Hai detto che la musica autentica nasce dall’incontro vero tra artisti. Credi che il contesto digitale abbia cambiato questa dinamica?

Probabilmente sì, ma io sono di una generazione precedente all’era digitale. Sono abituato a costruire rapporti basandomi sulle sensazioni a pelle, sulla conoscenza e stima reciproca che si sviluppa lavorando insieme. Non ho mai avuto grossi problemi nel rapportarmi con gli altri, sia nell’ambito lavorativo che non. Il mio approccio resta molto analogico, personalmente non mi sento particolarmente cambiato dall’avvento del digitale. 

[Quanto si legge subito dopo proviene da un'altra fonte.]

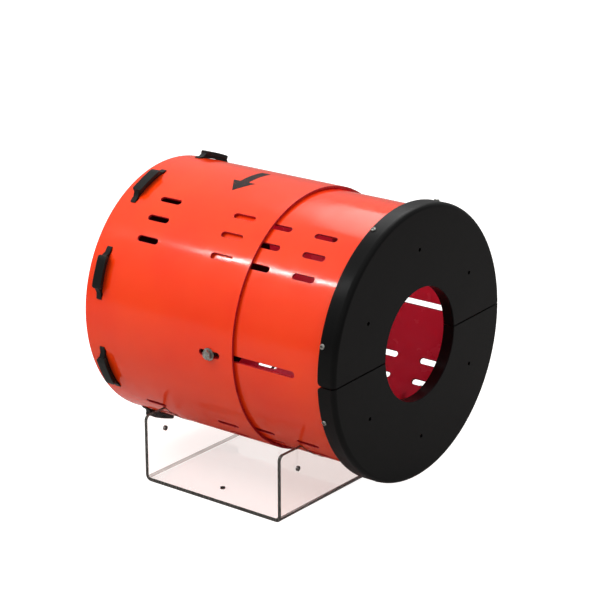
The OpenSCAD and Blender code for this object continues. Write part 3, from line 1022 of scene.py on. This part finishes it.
class GUARD_OT_rim_screws(bpy.types.Operator):
    """Turn the pan-head screws round the front plate's lip"""

    bl_idname = "guard.rim_screws"
    bl_label = "Rim screws"

    def execute(self, context):
        plate = context.scene.guard_plate
        head, height, shank = plate.screw_head / 2, plate.screw_head_height, plate.screw_shank / 2
        angles = [plate.screw_low, plate.screw_high]
        angles += [math.pi - a for a in reversed(angles)]
        angles += [a + math.pi for a in angles]
        tip = INNER_R - context.scene.guard_shell.sheet - 2 * MM
        pitch, root, rim, skirt = 0.9 * MM, 0.8, 0.2 * MM, 0.4 * MM
        threads, _ = thread(shank, root, tip + 1.2 * MM, PLATE_R - 0.5 * MM, pitch)
        profile = [(0, tip), (shank * 0.5, tip + 0.6 * MM), *threads, (shank * root, PLATE_R),
                   (head - rim, PLATE_R), (head, PLATE_R + 0.25 * MM),
                   *[(head * math.cos(math.radians(a)), PLATE_R + skirt
                      + (height - skirt) * math.sin(math.radians(a))) for a in range(0, 90, 12)],
                   (0, PLATE_R + height)]
        # The cross recess is two slots, each as deep as half its 2.6 mm
        blade = Matrix.Diagonal((head * 1.2, 2.6 * MM, 0.9 * MM, 1))
        for i, angle in enumerate(angles):
            turn = about_shaft(angle, middle_x("rim_screw_1"))

            def place(r, h, around, turn=turn):
                return turn @ Vector((r * math.cos(around), h, r * math.sin(around)))

            piece = lathed(f"Rim_Screw_{i + 1}", profile, place, sides=28)
            cross = []
            for quarter in (0.0, math.pi / 2):
                tool = bmesh.new()
                spin = Matrix.Rotation(quarter + 0.5 * i, 4, "Y")
                at_head = turn @ Matrix.Translation((0, PLATE_R + height, 0))
                bmesh.ops.create_cube(tool, size=1.0, matrix=at_head @ spin @ blade)
                cross.append(object_from(tool, "Driver"))
            cut(piece, cross)
            settle(piece, eased(0.12 * MM, 1, 45), WEIGHTED)
            finish_piece(piece, "zinc_hardware", "front_section", [f"rim_screw_{i + 1}"])
        return {"FINISHED"}


class GUARD_OT_clamps(bpy.types.Operator):
    """Turn the clamp bolts, washers and nuts"""

    bl_idname = "guard.clamps"
    bl_label = "Clamp bolts"

    def execute(self, context):
        for side, angle in (("near", NEAR), ("far", FAR)):
            self.turn = about_shaft(angle)
            self.back = self.turn.inverted()
            self.side = side
            self.bolt(context.scene.guard_hardware)
            self.nut(context.scene.guard_hardware)
            for where in ("outer", "inner"):
                self.washer(context.scene.guard_hardware, where)
        return {"FINISHED"}

    def span(self, node):
        """The middle along X, and the lowest and highest radius, of a node of this side."""
        points = [self.back @ vert.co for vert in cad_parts[node].data.vertices]
        along, out = [p.x for p in points], [p.y for p in points]
        return (min(along) + max(along)) / 2, min(out), max(out)

    def placed(self, x):
        """How a turned piece is placed, with its axis at x."""
        return lambda r, h, around: self.turn @ Vector((
            x + r * math.cos(around), h, r * math.sin(around)))

    def hexagon(self, name, x, low, high, flats, chamfer_low):
        """A hexagon whose corners are turned back to a cone at its outer end, or at both."""
        corner, slim = flats / 2 / math.cos(math.pi / 6), flats * 0.475
        wide, rise = corner * 1.01, (corner - slim) * math.tan(math.radians(30))
        bm = bmesh.new()
        place = self.placed(x)
        rings = [[bm.verts.new(place(corner, h, math.pi / 3 * k + math.pi / 6)) for k in range(6)]
                 for h in (low, high)]
        for k in range(6):
            bm.faces.new([rings[0][k], rings[0][(k + 1) % 6], rings[1][(k + 1) % 6], rings[1][k]])
        bm.faces.new(rings[0])
        bm.faces.new(list(reversed(rings[1])))
        low_end = [(slim, low), (wide, low + rise)] if chamfer_low else [(wide, low)]
        profile = [(0, low), *low_end, (wide, high - rise), (slim, high), (0, high)]
        return cut(object_from(bm, name), [lathed("Blank", profile, place, sides=60)], "INTERSECT")

    def bolt(self, hardware):
        node = f"clamp_bolt_{self.side}"
        x, tip, top = self.span(node)
        _, _, seat = self.span(f"clamp_outer_washer_{self.side}")
        radius, pitch, root = hardware.bolt / 2, hardware.thread_pitch, 0.84
        into_head, plain = 1 * MM, 4 * MM
        threads, level = thread(radius, root, tip + 1 * MM, seat - plain, pitch)
        profile = [(0, tip), (radius * 0.8, tip), *threads, (radius * root, level),
                   (radius, level + pitch), (radius, seat + into_head), (0, seat + into_head)]
        shank = lathed("Shank", profile, self.placed(x))
        head = self.hexagon("Head", x, seat, top, hardware.flats, False)
        settle(head, HEX_EASE, WEIGHTED)
        settle(shank, ("WEIGHTED_NORMAL", {"keep_sharp": True}))
        bolt = joined(f"Clamp_Bolt_{self.side.title()}", head, shank)
        finish_piece(bolt, "zinc_hardware", f"{self.side}_clamp", [node])

    def nut(self, hardware):
        node = f"clamp_nut_{self.side}"
        x, low, high = self.span(node)
        piece = self.hexagon(f"Clamp_Nut_{self.side.title()}", x, low, high, hardware.flats, True)
        hole, past = hardware.bolt / 2 + 0.05 * MM, 1 * MM
        bore = [(0, low - past), (hole, low - past), (hole, high + past), (0, high + past)]
        cut(piece, [lathed("Drill", bore, self.placed(x))])
        settle(piece, HEX_EASE, WEIGHTED)
        finish_piece(piece, "zinc_hardware", f"{self.side}_clamp", [node])

    def washer(self, hardware, where):
        node = f"clamp_{where}_washer_{self.side}"
        x, low, high = self.span(node)
        box_low, box_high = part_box(node)
        out, ease = (box_high.x - box_low.x) / 2, 0.3 * MM
        hole = hardware.bolt / 2 + hardware.washer_hole_play
        profile = [(hole, high - ease), *arc((hole + ease, low + ease), ease, 180, 270, 3),
                   *arc((out - ease, low + ease), ease, -90, 0, 3),
                   *arc((out - ease, high - ease), ease, 0, 90, 3),
                   *arc((hole + ease, high - ease), ease, 90, 180, 3)]
        name = f"Clamp_{where.title()}_Washer_{self.side.title()}"
        piece = lathed(name, profile, self.placed(x), sides=48)
        settle(piece, WEIGHTED)
        finish_piece(piece, "zinc_hardware", f"{self.side}_clamp", [node])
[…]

Jameson Distilled Sounds arriverà a breve anche in Italia. Puoi spiegare di cosa si tratta a chi non conosce il progetto e raccontarci cosa ti aspetti da questa esperienza?

È un progetto molto interessante e ambizioso. L’ho conosciuto partecipando a una settimana di lavoro a Cork, in Irlanda, insieme ad altri artisti da tutto il mondo. L’ambasciatore del progetto è Anderson .Paak, uno dei miei artisti preferiti, e il concept ruota attorno alla creazione musicale, con un focus particolare sia i processi creativi che i live. Jameson parla di “distillazione del suono”, un’idea che unisce l’arte della musica a quella della preparazione del whiskey. Per me è stata un’esperienza formativa e stimolante, che mi ha permesso di confrontarmi con artisti di culture e background diversi. Ora porteremo questa energia in Italia, a partire dal live del 5 dicembre a Roma. Per me, il live è sempre il luogo più naturale, dove mi sento più a mio agio.

Guardando al futuro, ci sono nuovi progetti musicali o collaborazioni che puoi anticipare?

Progetti ce ne sono sempre. Ora siamo concentrati sul completamento del disco Sulla riva del fiume,  che è uscito con i primi sei pezzi ad aprile, altri due a ottobre, e a breve concluderemo questo progetto che abbiamo deciso di comporre in maniera modulare. Per quanto riguarda collaborazioni o nuove idee, preferisco lasciare un po’ di mistero. Posso dire che ci sono tante cose in cantiere, ma non voglio spoilerare troppo.